___ Extracted information

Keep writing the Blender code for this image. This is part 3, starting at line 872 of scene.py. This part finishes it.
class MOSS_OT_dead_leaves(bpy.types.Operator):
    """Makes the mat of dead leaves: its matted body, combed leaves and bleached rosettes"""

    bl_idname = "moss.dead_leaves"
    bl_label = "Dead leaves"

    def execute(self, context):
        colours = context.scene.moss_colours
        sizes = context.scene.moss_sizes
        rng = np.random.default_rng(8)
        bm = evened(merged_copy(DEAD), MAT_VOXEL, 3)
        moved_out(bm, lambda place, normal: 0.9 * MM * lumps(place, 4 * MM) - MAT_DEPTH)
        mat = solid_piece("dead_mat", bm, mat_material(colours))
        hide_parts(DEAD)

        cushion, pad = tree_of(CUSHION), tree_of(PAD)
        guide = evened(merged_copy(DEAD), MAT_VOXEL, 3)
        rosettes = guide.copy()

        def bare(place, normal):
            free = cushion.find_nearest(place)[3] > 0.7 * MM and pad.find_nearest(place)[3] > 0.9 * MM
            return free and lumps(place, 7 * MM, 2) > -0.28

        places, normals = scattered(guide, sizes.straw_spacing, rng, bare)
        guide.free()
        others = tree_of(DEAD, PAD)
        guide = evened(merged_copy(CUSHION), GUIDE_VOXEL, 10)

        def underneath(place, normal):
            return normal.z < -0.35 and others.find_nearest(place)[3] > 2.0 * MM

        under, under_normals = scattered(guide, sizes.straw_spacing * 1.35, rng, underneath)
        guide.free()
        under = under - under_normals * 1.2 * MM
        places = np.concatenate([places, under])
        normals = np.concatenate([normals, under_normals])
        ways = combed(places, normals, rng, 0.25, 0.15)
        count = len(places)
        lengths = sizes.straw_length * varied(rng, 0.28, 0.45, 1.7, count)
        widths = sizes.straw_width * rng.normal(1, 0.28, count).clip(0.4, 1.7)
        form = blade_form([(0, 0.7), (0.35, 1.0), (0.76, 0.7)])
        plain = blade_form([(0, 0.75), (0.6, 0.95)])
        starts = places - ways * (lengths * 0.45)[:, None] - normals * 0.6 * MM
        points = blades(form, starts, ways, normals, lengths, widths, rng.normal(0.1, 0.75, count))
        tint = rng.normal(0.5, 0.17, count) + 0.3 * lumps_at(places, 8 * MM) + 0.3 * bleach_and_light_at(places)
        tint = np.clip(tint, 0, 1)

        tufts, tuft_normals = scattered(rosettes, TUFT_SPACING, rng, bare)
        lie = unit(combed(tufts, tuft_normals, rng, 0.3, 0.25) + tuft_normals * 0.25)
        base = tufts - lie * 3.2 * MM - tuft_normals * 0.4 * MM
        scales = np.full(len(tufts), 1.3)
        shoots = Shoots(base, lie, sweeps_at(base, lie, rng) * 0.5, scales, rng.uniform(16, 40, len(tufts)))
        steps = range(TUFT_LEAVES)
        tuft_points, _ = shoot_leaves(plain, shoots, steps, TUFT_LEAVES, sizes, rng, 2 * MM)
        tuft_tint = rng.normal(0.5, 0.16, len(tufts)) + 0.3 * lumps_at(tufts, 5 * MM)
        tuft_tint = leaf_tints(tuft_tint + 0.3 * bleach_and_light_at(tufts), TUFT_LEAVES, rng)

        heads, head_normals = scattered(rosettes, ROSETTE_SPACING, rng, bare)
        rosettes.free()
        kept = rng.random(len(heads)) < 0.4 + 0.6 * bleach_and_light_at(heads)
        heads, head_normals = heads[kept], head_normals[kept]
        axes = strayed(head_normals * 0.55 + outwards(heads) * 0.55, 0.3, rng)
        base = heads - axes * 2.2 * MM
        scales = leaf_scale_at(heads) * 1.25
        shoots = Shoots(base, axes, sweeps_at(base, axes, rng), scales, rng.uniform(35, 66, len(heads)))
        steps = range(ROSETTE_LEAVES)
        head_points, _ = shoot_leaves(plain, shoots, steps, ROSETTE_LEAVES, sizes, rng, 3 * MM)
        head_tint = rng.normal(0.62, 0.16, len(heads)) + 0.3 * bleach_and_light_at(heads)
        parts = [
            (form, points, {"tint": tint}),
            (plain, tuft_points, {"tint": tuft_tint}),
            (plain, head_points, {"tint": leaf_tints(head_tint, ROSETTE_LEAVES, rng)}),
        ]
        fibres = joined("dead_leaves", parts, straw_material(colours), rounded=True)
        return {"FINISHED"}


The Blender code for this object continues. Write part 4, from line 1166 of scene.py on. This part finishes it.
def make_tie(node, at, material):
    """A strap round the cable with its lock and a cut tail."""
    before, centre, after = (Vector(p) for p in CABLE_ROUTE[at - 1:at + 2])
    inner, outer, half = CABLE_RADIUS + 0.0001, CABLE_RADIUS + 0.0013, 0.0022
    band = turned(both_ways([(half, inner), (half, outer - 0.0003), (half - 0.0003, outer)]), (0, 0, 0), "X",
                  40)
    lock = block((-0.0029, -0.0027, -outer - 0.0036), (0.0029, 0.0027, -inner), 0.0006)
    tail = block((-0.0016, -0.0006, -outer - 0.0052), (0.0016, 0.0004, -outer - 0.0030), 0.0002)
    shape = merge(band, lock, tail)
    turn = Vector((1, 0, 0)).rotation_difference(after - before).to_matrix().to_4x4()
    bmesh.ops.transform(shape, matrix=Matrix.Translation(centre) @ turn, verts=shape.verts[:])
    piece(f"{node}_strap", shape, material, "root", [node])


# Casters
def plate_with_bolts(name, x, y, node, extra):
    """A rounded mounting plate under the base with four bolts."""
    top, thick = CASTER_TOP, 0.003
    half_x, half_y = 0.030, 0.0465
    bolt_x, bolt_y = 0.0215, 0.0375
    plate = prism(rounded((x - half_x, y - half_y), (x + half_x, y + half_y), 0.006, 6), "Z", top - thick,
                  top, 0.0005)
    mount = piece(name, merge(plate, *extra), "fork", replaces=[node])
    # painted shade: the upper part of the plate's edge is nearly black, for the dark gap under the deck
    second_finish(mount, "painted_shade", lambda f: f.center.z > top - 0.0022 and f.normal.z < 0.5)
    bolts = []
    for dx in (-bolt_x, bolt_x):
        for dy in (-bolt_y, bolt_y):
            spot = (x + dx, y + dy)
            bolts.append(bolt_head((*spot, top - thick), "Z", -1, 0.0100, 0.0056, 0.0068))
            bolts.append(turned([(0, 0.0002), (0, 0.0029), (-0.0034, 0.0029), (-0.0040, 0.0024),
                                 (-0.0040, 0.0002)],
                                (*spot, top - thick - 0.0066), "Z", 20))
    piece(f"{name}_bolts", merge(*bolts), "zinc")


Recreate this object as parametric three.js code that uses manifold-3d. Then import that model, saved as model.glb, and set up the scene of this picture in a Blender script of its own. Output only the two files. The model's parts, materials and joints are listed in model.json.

______

- [Required work]:
Using the exact wording, write out all of the records.

- [Written answer]:
Keep writing the Blender code for this image. This is part 3, starting at line 872 of scene.py. This part finishes it.
class MOSS_OT_dead_leaves(bpy.types.Operator):
    """Makes the mat of dead leaves: its matted body, combed leaves and bleached rosettes"""

    bl_idname = "moss.dead_leaves"
    bl_label = "Dead leaves"

    def execute(self, context):
        colours = context.scene.moss_colours
        sizes = context.scene.moss_sizes
        rng = np.random.default_rng(8)
        bm = evened(merged_copy(DEAD), MAT_VOXEL, 3)
        moved_out(bm, lambda place, normal: 0.9 * MM * lumps(place, 4 * MM) - MAT_DEPTH)
        mat = solid_piece("dead_mat", bm, mat_material(colours))
        hide_parts(DEAD)

        cushion, pad = tree_of(CUSHION), tree_of(PAD)
        guide = evened(merged_copy(DEAD), MAT_VOXEL, 3)
        rosettes = guide.copy()

        def bare(place, normal):
            free = cushion.find_nearest(place)[3] > 0.7 * MM and pad.find_nearest(place)[3] > 0.9 * MM
            return free and lumps(place, 7 * MM, 2) > -0.28

        places, normals = scattered(guide, sizes.straw_spacing, rng, bare)
        guide.free()
        others = tree_of(DEAD, PAD)
        guide = evened(merged_copy(CUSHION), GUIDE_VOXEL, 10)

        def underneath(place, normal):
            return normal.z < -0.35 and others.find_nearest(place)[3] > 2.0 * MM

        under, under_normals = scattered(guide, sizes.straw_spacing * 1.35, rng, underneath)
        guide.free()
        under = under - under_normals * 1.2 * MM
        places = np.concatenate([places, under])
        normals = np.concatenate([normals, under_normals])
        ways = combed(places, normals, rng, 0.25, 0.15)
        count = len(places)
        lengths = sizes.straw_length * varied(rng, 0.28, 0.45, 1.7, count)
        widths = sizes.straw_width * rng.normal(1, 0.28, count).clip(0.4, 1.7)
        form = blade_form([(0, 0.7), (0.35, 1.0), (0.76, 0.7)])
        plain = blade_form([(0, 0.75), (0.6, 0.95)])
        starts = places - ways * (lengths * 0.45)[:, None] - normals * 0.6 * MM
        points = blades(form, starts, ways, normals, lengths, widths, rng.normal(0.1, 0.75, count))
        tint = rng.normal(0.5, 0.17, count) + 0.3 * lumps_at(places, 8 * MM) + 0.3 * bleach_and_light_at(places)
        tint = np.clip(tint, 0, 1)

        tufts, tuft_normals = scattered(rosettes, TUFT_SPACING, rng, bare)
        lie = unit(combed(tufts, tuft_normals, rng, 0.3, 0.25) + tuft_normals * 0.25)
        base = tufts - lie * 3.2 * MM - tuft_normals * 0.4 * MM
        scales = np.full(len(tufts), 1.3)
        shoots = Shoots(base, lie, sweeps_at(base, lie, rng) * 0.5, scales, rng.uniform(16, 40, len(tufts)))
        steps = range(TUFT_LEAVES)
        tuft_points, _ = shoot_leaves(plain, shoots, steps, TUFT_LEAVES, sizes, rng, 2 * MM)
        tuft_tint = rng.normal(0.5, 0.16, len(tufts)) + 0.3 * lumps_at(tufts, 5 * MM)
        tuft_tint = leaf_tints(tuft_tint + 0.3 * bleach_and_light_at(tufts), TUFT_LEAVES, rng)

        heads, head_normals = scattered(rosettes, ROSETTE_SPACING, rng, bare)
        rosettes.free()
        kept = rng.random(len(heads)) < 0.4 + 0.6 * bleach_and_light_at(heads)
        heads, head_normals = heads[kept], head_normals[kept]
        axes = strayed(head_normals * 0.55 + outwards(heads) * 0.55, 0.3, rng)
        base = heads - axes * 2.2 * MM
        scales = leaf_scale_at(heads) * 1.25
        shoots = Shoots(base, axes, sweeps_at(base, axes, rng), scales, rng.uniform(35, 66, len(heads)))
        steps = range(ROSETTE_LEAVES)
        head_points, _ = shoot_leaves(plain, shoots, steps, ROSETTE_LEAVES, sizes, rng, 3 * MM)
        head_tint = rng.normal(0.62, 0.16, len(heads)) + 0.3 * bleach_and_light_at(heads)
        parts = [
            (form, points, {"tint": tint}),
            (plain, tuft_points, {"tint": tuft_tint}),
            (plain, head_points, {"tint": leaf_tints(head_tint, ROSETTE_LEAVES, rng)}),
        ]
        fibres = joined("dead_leaves", parts, straw_material(colours), rounded=True)
        return {"FINISHED"}


The Blender code for this object continues. Write part 4, from line 1166 of scene.py on. This part finishes it.
def make_tie(node, at, material):
    """A strap round the cable with its lock and a cut tail."""
    before, centre, after = (Vector(p) for p in CABLE_ROUTE[at - 1:at + 2])
    inner, outer, half = CABLE_RADIUS + 0.0001, CABLE_RADIUS + 0.0013, 0.0022
    band = turned(both_ways([(half, inner), (half, outer - 0.0003), (half - 0.0003, outer)]), (0, 0, 0), "X",
                  40)
    lock = block((-0.0029, -0.0027, -outer - 0.0036), (0.0029, 0.0027, -inner), 0.0006)
    tail = block((-0.0016, -0.0006, -outer - 0.0052), (0.0016, 0.0004, -outer - 0.0030), 0.0002)
    shape = merge(band, lock, tail)
    turn = Vector((1, 0, 0)).rotation_difference(after - before).to_matrix().to_4x4()
    bmesh.ops.transform(shape, matrix=Matrix.Translation(centre) @ turn, verts=shape.verts[:])
    piece(f"{node}_strap", shape, material, "root", [node])


# Casters
def plate_with_bolts(name, x, y, node, extra):
    """A rounded mounting plate under the base with four bolts."""
    top, thick = CASTER_TOP, 0.003
    half_x, half_y = 0.030, 0.0465
    bolt_x, bolt_y = 0.0215, 0.0375
    plate = prism(rounded((x - half_x, y - half_y), (x + half_x, y + half_y), 0.006, 6), "Z", top - thick,
                  top, 0.0005)
    mount = piece(name, merge(plate, *extra), "fork", replaces=[node])
    # painted shade: the upper part of the plate's edge is nearly black, for the dark gap under the deck
    second_finish(mount, "painted_shade", lambda f: f.center.z > top - 0.0022 and f.normal.z < 0.5)
    bolts = []
    for dx in (-bolt_x, bolt_x):
        for dy in (-bolt_y, bolt_y):
            spot = (x + dx, y + dy)
            bolts.append(bolt_head((*spot, top - thick), "Z", -1, 0.0100, 0.0056, 0.0068))
            bolts.append(turned([(0, 0.0002), (0, 0.0029), (-0.0034, 0.0029), (-0.0040, 0.0024),
                                 (-0.0040, 0.0002)],
                                (*spot, top - thick - 0.0066), "Z", 20))
    piece(f"{name}_bolts", merge(*bolts), "zinc")


Recreate this object as parametric three.js code that uses manifold-3d. Then import that model, saved as model.glb, and set up the scene of this picture in a Blender script of its own. Output only the two files. The model's parts, materials and joints are listed in model.json.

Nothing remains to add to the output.